Entende-se que a boa-fé é, antes de tudo, um conceito ético-social, o qual foi incorporado pelas ciências jurídicas, por ter-se mostrado necessário e útil para a valoração de condutas reguladas e estudadas por estas ciências.
Dentro embora, não se tratar de um conceito jurídico, em essência, trata-se de algo que penetrou nesta seara, encontrando terreno fértil para sua aplicabilidade.
O conceito de boa-fé cível, segundo Maria Helena Diniz, é o seguinte:
BOA-FÉ: 1. Direito Civil. A) estado de espírito em que uma pessoa, ao praticar ato comissivo ou omissivo, está convicta de que age em conformidade com a lei; b) convicção errônea da existência de um direito ou da validade de um ato ou negócio jurídico. Trata-se da ignorância desculpável de um vício de um negócio ou da nulidade de um ato, o que vem atenuar o rigor da lei, acomodando-a à situação e fazendo com que se dêem soluções diferentes conforme a pessoa esteja ou aja de boa ou má-fé, considerando a boa-fé do sujeito, acrescida de outros elementos, como produtora de efeitos jurídicos na seara das obrigações, das coisas, no direito de família e ate mesmo no direito das sucessões; c) lealdade ou honestidade no comportamento, considerando-se os interesses alheios, e na celebração e execução dos negócios jurídicos; d) propósito de não prejudicar direitos alheios1.
Na seara processual civil a mesma autora confere o seguinte conceito:
Direito Processual Civil. Qualidade da conduta exigida dos litigantes pela lei, qual seja a de atuarem no processo com probidade. As partes litigantes devem conduzir-se em juízo evitando a litigância de má-fé e as sanções pela inobservância do principio da boa-fé. O demandante de má-fé terá responsabilidade civil. Com isso alem de garantir o direito do lesado à segurança, protegendo-o contra exigências descabidas, haverá um meio de reparar o dano, exonerando o lesado do ônus de provar a ocorrência da lesão por dolo processual2.
Independente da seara onde será aplicado o conceito da boa-fé se verifica uma classificação básica, qual seja, boa-fé objetiva e subjetiva.
Para conceituar Boa-fé subjetiva e objetiva, citemos as palavras de Judith Martins-Costa.
A expressão boa-fé subjetiva denota estado de consciência ou de convencimento individual de obrar em conformidade co direito aplicável, em regra, ao campo dos direitos reais, especialmente em matéria possessória. Diz-se subjetiva justamente porque para sua aplicação, deve o interprete considerar a intenção do sujeito da relação jurídica, o seu estado psicológico ou intima convicção. Antitética à boa-fé subjetiva está a má-fé, também vista subjetivamente como a intenção de lesar a outrem.

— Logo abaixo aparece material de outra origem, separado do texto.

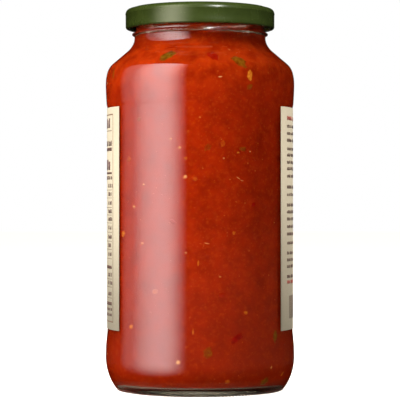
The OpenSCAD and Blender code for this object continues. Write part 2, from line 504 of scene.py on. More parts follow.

Já por boa-fé objetiva se quer significar – segundo a conotação que adveio da interpretação conferida ao parágrafo 242 do Código Civil Alemão, de larga força expansionista em outros ordenamentos, e bem assim, daquela que lhe é atribuída nos países de common low – modelo de conduta social, arquétipo ou Standard jurídico, segundo o qual ‘cada pessoa deve ajustar sua própria conduta a esse arquétipo, obrando como obraria um homem reto: com honestidade, lealdade e probidade’.por este modelo objetivo de conduta levam-se em consideração os fatores concretos do caso, tais como o status pessoal e cultural dos envolvidos, não se permitindo uma aplicação mecânica do Standard, de tipo meramente subjuntivo3.
Com base nestes conceitos, conclui-se que na boa-fé subjetiva leva-se em consideração o animus do agente, enquanto que na boa-fé objetiva têm-se normas de conduta que devem ser seguidas, levando-se em consideração o contexto, sem se importar, precipuamente, com a intenção do agente.
Neste sentido, Brunela Vieira, considera a boa-fé objetiva como sendo ferramenta para a manutenção do equilíbrio que deve existir nos negócios jurídicos desde sua concepção até o seu desfecho, devendo, desta forma, possuir natureza integrativa e não mais valorativa.
Destarte, atenta-se para o princípio da conservação dos atos jurídicos, nos casos em que o fim econômico-social do contrato não é alcançado; para manter o vínculo contratual, o aplicador do direito lança mão da regra da boa-fé objetiva, integrando as cláusulas contratuais com outros elementos do contrato de forma a preservar sua economia, restabelecendo-se o sinalagma funcional (não o original, mas aquele que permite durante a execução do contrato a manutenção do equilíbrio entre direitos e deveres)4.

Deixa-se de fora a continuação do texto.